Nicht nur Deutschlands historischer Gold-Gewinner Alexander Schmid und all die anderen Topfahrer, auch der Tongaer Skeen ist ein Teil dieser 47. Ski-Weltmeisterschaften in Frankreich. Anders als der Ausnahmekönner Schmid musste er sich am Donnerstag (16.02.2023) aber erst noch für den WM-Riesenslalom am Freitag (ab 10 Uhr im Sportschau-Livestream) qualifizieren, was allerdings nicht klappte: Skeen, als Viertletzter gestartet, kam nach zwei Läufen mit mehr als einer Minute Rückstand auf den Sieger Benjamin Szollos (Israel) als 72. ins Ziel.
2019 mit Handbruch dabei, 2021 kurz nach einer Verletzung
Um ihn herum: Skirennfahrer aus Haiti, den Kapverden, Armenien, Ghana oder Libanon. "Es ist wirklich schön zu sehen, dass nicht nur traditionelle Alpinnationen an der WM teilnehmen", sagt Skeen: "Ich würde den Sport gerne außerhalb von Nordamerika und Europa weiterwachsen sehen. Dass das passiert, dafür braucht es Menschen, die teilnehmen." Ob seine Freunde auf Tonga was mitbekommen haben? Da hofft er auf die Medien aus Australien und Neuseeland.
Viel mehr als das reine Ergebnis zählt es für ihn, wieder dabei zu sein, Spaß zu haben.
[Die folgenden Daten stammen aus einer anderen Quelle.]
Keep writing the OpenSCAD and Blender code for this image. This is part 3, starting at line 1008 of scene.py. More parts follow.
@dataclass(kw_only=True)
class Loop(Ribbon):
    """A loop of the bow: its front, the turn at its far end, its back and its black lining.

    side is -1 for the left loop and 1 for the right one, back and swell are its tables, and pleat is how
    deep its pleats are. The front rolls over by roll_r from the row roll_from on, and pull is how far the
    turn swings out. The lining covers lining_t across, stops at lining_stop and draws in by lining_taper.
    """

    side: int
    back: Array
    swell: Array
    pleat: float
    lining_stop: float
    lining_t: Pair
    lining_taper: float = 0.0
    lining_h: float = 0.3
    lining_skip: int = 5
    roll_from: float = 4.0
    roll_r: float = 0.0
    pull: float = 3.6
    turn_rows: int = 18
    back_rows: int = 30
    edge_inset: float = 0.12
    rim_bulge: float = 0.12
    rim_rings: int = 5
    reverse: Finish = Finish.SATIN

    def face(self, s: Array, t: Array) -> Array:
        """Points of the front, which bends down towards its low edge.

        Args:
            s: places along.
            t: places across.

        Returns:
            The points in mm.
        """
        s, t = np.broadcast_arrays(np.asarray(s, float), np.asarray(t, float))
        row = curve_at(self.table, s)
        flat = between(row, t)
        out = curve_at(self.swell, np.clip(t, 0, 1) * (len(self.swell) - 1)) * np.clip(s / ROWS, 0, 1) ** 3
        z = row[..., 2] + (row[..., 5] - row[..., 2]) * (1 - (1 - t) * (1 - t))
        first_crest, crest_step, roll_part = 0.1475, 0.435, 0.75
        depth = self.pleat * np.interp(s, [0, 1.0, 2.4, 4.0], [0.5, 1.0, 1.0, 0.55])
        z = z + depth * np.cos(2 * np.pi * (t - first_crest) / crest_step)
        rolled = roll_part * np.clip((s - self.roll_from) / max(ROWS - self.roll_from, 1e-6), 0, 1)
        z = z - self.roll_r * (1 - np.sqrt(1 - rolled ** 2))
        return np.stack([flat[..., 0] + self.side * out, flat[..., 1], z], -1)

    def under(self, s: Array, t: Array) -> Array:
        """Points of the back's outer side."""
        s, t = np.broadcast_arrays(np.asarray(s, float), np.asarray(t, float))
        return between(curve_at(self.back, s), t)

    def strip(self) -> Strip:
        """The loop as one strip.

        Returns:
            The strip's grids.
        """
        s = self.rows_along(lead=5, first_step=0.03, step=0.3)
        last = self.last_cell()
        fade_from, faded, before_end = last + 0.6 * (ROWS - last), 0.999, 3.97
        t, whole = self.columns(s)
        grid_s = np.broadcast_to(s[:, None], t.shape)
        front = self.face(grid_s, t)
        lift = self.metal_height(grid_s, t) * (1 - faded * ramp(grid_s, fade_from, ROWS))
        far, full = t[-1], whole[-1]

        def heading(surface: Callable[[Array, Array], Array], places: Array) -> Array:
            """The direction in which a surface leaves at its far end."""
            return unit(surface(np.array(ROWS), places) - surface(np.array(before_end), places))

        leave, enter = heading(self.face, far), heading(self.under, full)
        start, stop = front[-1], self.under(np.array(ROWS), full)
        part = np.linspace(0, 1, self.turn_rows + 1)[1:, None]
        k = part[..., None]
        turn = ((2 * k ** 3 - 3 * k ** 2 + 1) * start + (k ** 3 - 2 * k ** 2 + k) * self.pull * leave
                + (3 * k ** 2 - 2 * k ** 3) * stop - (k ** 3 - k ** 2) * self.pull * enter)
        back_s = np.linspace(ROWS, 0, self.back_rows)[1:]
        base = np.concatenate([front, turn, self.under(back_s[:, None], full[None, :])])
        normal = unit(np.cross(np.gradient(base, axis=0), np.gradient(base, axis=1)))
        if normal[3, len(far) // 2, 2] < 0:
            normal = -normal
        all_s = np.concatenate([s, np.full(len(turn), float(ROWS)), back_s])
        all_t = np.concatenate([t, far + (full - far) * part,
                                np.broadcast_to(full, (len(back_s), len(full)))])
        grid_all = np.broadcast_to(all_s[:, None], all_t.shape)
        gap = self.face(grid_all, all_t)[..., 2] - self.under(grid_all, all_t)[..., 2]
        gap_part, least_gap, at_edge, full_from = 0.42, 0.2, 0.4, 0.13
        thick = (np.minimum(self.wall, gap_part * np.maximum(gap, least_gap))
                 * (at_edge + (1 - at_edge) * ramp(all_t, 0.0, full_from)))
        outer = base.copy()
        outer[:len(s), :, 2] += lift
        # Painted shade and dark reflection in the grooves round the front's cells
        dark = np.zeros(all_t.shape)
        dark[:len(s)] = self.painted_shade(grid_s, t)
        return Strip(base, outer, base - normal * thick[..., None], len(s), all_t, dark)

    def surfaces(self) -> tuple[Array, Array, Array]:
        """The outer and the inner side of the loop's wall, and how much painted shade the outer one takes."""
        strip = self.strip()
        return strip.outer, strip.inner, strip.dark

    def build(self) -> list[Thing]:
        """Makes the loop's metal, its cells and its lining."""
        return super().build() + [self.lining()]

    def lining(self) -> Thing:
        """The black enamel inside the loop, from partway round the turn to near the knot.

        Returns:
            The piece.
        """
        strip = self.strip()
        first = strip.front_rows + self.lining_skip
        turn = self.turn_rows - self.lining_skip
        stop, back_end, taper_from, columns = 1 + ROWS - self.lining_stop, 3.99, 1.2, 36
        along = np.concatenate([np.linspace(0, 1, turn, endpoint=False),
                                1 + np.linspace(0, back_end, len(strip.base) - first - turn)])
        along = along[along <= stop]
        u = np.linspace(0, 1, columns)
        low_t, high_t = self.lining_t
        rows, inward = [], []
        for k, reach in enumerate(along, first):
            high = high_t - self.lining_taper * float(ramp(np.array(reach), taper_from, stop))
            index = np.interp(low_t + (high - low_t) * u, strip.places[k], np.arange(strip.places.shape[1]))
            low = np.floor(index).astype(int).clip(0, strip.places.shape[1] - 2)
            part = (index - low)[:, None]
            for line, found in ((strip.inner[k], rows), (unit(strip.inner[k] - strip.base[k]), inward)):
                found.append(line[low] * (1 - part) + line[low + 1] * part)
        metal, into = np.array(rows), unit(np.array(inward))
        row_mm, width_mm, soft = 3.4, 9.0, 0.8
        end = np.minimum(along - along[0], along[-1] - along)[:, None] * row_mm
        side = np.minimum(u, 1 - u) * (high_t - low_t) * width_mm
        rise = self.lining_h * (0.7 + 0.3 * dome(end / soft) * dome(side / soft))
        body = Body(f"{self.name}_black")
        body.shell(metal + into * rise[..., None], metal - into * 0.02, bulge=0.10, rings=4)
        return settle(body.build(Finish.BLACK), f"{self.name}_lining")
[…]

Zum dritten Mal fuhr er bei einer WM mit: 2019 mit einem Handbruch, 2021 kurz nach einer Verletzung. Nun war er erstmals richtig fit.
Deutschlands Weltmeister Schmid: "Macht WM-Flair aus"
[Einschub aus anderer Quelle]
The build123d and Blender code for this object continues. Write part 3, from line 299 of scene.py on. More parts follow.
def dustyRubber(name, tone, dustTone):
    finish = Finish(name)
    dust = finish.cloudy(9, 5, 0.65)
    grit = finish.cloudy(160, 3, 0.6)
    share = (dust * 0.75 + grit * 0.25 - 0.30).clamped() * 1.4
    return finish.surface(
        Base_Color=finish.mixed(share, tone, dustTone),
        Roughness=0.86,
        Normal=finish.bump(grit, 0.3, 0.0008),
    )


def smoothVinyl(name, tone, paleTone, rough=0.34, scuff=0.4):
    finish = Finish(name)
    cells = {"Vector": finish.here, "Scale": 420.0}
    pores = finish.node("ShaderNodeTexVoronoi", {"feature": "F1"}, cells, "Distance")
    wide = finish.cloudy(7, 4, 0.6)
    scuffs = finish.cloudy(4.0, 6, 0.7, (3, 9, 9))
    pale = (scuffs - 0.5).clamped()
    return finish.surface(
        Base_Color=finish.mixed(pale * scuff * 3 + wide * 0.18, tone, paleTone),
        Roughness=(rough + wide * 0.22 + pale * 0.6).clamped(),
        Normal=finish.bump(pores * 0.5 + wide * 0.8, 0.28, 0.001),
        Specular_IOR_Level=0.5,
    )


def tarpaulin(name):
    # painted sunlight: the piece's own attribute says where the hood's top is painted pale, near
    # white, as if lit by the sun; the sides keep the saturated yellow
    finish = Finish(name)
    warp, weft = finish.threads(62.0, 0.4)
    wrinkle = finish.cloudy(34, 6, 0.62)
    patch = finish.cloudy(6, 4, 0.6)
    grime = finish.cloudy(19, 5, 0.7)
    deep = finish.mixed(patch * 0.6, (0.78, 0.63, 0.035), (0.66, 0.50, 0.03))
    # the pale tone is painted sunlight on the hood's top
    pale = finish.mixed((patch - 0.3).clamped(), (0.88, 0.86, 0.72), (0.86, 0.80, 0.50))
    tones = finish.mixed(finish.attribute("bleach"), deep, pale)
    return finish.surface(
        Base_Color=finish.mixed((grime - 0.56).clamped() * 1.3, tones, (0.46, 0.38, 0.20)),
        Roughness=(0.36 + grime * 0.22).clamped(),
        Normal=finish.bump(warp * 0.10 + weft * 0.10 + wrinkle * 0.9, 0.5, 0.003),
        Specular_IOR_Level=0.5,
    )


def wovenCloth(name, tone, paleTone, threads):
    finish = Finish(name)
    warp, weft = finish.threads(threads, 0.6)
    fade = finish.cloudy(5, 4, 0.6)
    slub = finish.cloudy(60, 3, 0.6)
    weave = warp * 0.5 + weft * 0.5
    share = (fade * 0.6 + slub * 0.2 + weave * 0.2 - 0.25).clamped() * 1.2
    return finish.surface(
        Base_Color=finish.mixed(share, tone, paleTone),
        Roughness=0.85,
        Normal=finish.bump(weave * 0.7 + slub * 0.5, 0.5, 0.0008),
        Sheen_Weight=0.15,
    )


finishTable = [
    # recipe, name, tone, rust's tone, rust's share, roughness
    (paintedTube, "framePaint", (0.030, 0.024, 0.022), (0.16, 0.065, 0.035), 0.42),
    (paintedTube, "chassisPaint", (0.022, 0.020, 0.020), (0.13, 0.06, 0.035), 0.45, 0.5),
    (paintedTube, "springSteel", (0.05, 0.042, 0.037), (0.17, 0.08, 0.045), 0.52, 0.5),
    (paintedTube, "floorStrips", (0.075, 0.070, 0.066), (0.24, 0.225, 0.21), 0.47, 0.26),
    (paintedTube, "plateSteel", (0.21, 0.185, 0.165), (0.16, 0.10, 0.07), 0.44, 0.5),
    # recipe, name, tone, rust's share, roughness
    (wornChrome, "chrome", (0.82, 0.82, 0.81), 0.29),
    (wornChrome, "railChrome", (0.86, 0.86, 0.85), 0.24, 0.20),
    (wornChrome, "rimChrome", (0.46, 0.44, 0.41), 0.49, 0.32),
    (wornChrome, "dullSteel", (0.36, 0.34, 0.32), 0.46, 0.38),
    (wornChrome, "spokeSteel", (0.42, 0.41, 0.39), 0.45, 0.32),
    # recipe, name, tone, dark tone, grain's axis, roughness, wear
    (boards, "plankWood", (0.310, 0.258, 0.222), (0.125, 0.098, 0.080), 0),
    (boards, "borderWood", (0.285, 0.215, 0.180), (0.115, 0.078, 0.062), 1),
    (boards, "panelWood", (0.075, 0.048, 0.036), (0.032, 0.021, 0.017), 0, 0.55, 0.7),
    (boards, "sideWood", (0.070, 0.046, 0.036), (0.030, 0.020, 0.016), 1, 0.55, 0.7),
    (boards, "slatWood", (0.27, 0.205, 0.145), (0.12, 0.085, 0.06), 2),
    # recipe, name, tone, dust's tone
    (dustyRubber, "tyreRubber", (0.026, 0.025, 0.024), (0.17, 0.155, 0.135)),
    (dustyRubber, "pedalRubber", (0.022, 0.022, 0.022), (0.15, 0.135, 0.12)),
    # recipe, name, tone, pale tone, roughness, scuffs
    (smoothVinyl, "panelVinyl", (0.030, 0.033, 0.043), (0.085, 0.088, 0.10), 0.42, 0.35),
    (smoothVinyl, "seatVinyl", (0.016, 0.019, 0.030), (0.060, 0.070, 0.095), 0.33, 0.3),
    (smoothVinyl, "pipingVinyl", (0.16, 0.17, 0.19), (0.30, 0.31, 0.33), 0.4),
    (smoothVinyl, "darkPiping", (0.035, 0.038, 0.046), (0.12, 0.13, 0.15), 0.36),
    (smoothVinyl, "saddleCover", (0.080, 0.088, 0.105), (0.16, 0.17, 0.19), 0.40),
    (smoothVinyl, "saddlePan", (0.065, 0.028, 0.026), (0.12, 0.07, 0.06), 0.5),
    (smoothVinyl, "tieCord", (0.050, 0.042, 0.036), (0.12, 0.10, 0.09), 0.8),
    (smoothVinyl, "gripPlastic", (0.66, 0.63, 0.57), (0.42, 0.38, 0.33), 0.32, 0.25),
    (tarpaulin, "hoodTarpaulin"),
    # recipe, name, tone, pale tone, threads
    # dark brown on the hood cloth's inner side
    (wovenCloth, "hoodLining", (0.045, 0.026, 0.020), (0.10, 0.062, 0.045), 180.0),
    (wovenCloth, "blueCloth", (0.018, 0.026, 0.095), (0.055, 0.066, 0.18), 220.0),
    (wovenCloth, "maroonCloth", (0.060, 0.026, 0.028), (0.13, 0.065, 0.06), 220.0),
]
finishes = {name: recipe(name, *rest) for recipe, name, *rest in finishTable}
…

Der Allgäuer Weltmeister Schmid honoriert die Anstrengungen der Underdogs: "Ich finde es eine coole Sache, dass sie mit am Start stehen. Und es macht halt auch den Flair einer WM aus", sagt er. Vor zwei Jahren in Cortina hatte er Kontakt mit Jamaikanern. "Das ist schon interessant, sie fragen dich, welche Linie man fährt oder wie man am besten den Schwung ansetzt." Hilfe vom Weltklassefahrer schadet auf der Piste nie.
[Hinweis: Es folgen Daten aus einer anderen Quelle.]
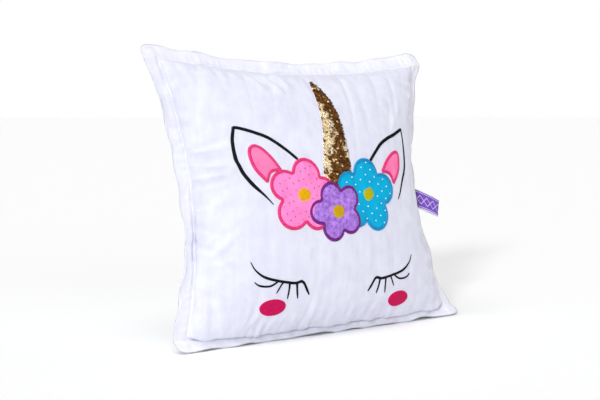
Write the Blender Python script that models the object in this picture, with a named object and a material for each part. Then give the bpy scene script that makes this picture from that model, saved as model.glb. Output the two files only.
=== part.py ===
"""Unicorn face cushion: two plush panels with a flat border, stuffed, standing on its bottom edge.

Metres, +Z up. The face looks along -Y and leans back. The origin is the middle of the base.
Every flat design point is (across, up) on the front panel, measured from the panel's middle.
"""

import math

import bmesh
import bpy
from mathutils import Vector

# Driving dimensions of the cushion
PANEL_WIDTH = 0.450
PANEL_HEIGHT = 0.370
BORDER = 0.020
CLOTH = 0.0012
CLOTH_GAP = 0.0003
FRONT_BULGE = 0.062
BACK_BULGE = 0.064
BULGE_POWER = 0.40
FRONT_LOW_POWER = 2.95
BACK_LOW_POWER = 4.0
PULL_LEFT = 0.028
PULL_RIGHT = 0.037
PULL_TOP = 0.019

# How it stands
LEAN = math.radians(10.4)
SEAM_RISE = 0.0128
SAG_SLOPE = 0.85
SAG_HEIGHT = 0.160
DEPTH_TO_ORIGIN = 0.0271
LEFT_BEND = math.radians(-8.0)
RIGHT_BEND = math.radians(12.0)
TOP_BEND = math.radians(24.0)
BOTTOM_FOLD = math.radians(44.0)

# The face print's small misplacement on the panel
FACE_SHIFT = -0.0042
FACE_TILT = math.radians(-1.84)

# Sewn-on pieces: thickness, gap between layers, stitch width
PATCH = 0.0005
LAYER_GAP = 0.0003
SATIN_WIDTH = 0.0024
WRAP_CELL = 0.012
WRAP_MERGE = 0.0002

# The filling's share of the space inside the covers, and its clearance from the cloth under it
FILLING_WIDTH = 0.985
FILLING_DEPTH = 0.93
FILLING_CLEARANCE = 0.0004

# Threads on the border: width, height off the cloth, and place as a share of the border's width
THREAD_WIDTH = 0.0012
THREAD_RISE = 0.0010
TOPSTITCH_SHARE = 0.20
CLOSING_SHARE = 0.75

# Grid of the covers: cells across and up
ACROSS = 24
UP = 20

CLOSING_ROWS = range(3, 8)

INNER_WIDTH = PANEL_WIDTH / 2 - BORDER
INNER_HEIGHT = PANEL_HEIGHT / 2 - BORDER

# Flowers: middle, petal reach, how deep the notches are, first petal's angle
FLOWERS = {
    "pink": {"middle": (-0.0505, -0.0130), "reach": 0.0462, "petal": 0.563, "turn": 7.5, "layer": 1},
    "blue": {"middle": (0.0475, -0.0130), "reach": 0.0468, "petal": 0.563, "turn": 18.0, "layer": 2},
    "purple": {"middle": (-0.0050, -0.0340), "reach": 0.0375, "petal": 0.575, "turn": 42.0, "layer": 3},
}
FLOWER_HEART = 0.0087
PETAL_STEPS = 6

# Ear on the left half of the face; the right one is its mirror image
EAR_TIP = (-0.1335, 0.0685)
EAR_UPPER = [(-0.0560, 0.0300), (-0.0700, 0.0415), (-0.0900, 0.0555), (-0.1080, 0.0630), (-0.1260, 0.0685)]
EAR_OUTER = [
    (-0.1372, 0.0530), (-0.1350, 0.0320), (-0.1285, 0.0160), (-0.1180, 0.0015), (-0.1030, -0.0135),
    (-0.0940, -0.0235),
]
EAR_LINE = 0.0030
INNER_EAR_OUTER = [(-0.1150, 0.0475), (-0.1185, 0.0350), (-0.1130, 0.0190), (-0.0998, 0.0035)]
INNER_EAR_BASE = [(-0.0998, 0.0035), (-0.0955, 0.0135), (-0.0890, 0.0170), (-0.0805, 0.0175)]
INNER_EAR_UPPER = [(-0.0805, 0.0175), (-0.0900, 0.0310), (-0.1020, 0.0425), (-0.1150, 0.0475)]

# Closed eye on the left half of the face
LID = [
    (-0.1270, -0.0895), (-0.1215, -0.0995), (-0.1105, -0.1075), (-0.0950, -0.1120), (-0.0780, -0.1155),
    (-0.0680, -0.1165), (-0.0585, -0.1145),
]
LID_LINE = 0.0024
LAST_LASH_TIP = (-0.0470, -0.1312)
LASHES = [
    ((-0.0660, -0.1170), (-0.0632, -0.1350)), ((-0.0765, -0.1163), (-0.0780, -0.1345)),
    ((-0.0855, -0.1145), (-0.0940, -0.1270)),
]
LASH_ROOT = 0.0026
LASH_CLEARANCE = 0.0020
UNDER_LINE = 0.0018
UNDER_CLEARANCE = 0.0015
UNDER_LID = [
    (-0.0945, -0.1128), (-0.1000, -0.1170), (-0.1085, -0.1182), (-0.1170, -0.1165), (-0.1230, -0.1125),
]

CHEEK_MIDDLE = (-0.1010, -0.1430)
CHEEK_HALF = (0.0185, 0.0095)

# Horn: half width at shares of its height, its middle, and how far the tip leans left above a level
HORN_BASE = -0.010
HORN_TOP = 0.131
HORN_LEVELS = [(0.0, 0.0235), (0.35, 0.0190), (0.60, 0.0150), (0.78, 0.0120), (0.90, 0.0075), (1.0, 0.0028)]
HORN_MIDDLE = 0.0012
HORN_LEAN = 0.0050
HORN_LEAN_FROM = 0.45
HORN_EDGE_WIDTH = 0.0010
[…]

Schließlich müssen die Fahrer kleinerer Nationen abseits umso mehr auch Planer ihrer Karrieren sein. Skeen hat 2017 seinen Job gekündigt, ein Crowdfunding gestartet und dabei 15.000 Euro eingenommen. Zudem bekam er erste Sponsoren. "Jetzt kommt das Geld vor allem aus unseren eigenen Taschen", sagt er allerdings. Sponsoren finden Teilnehmer der drittklassigen FIS-Rennen eben nicht so locker. Und die laufenden Kosten sind für Tongaer auch größer als in anderen Skinationen. Skeen kann nicht dreißig Paar Schuhe oder zehn Hotelzimmer auf einmal ordern und sich Mengenrabatt sichern, sondern muss immer jeweils eines kaufen oder mieten. Ganz leicht ist das nicht, Skeen arbeitet nebenher als Englischlehrer in Schweden.
Tongas Wintersporthelden Bruno Banani, Pita Taufatofua, Kasete Skeen
Grundmann erzählt davon, dass er bei Olympia 2014 in Sotschi den tongaischen Rodler Bruno Banani kennenlernte und so auf den Verband aufmerksam wurde. Vier Jahre später lief der Langläufer Pita Taufatofua bei der Eröffnungsfeier mit nacktem Oberkörper und eingeölter Brust ein – ein Bild, das um die Welt ging.
Skeen wartet dagegen noch auf seinen Olympia-Moment: 2022 verhinderte eine Corona-Infektion seine Teilnahme in Peking. In drei Jahren aber soll es dann so weit sein, was auch im Land gut ankommen würde: Denn Grundmann, für den das Engagement in Tonga eine Herzensangelegenheit ist, erzählt auch davon, dass es der Traum des früheren, mittlerweile verstorbenen Königs war, ein eigenes Ski-Team zu haben: "Das haben wir realisieren können."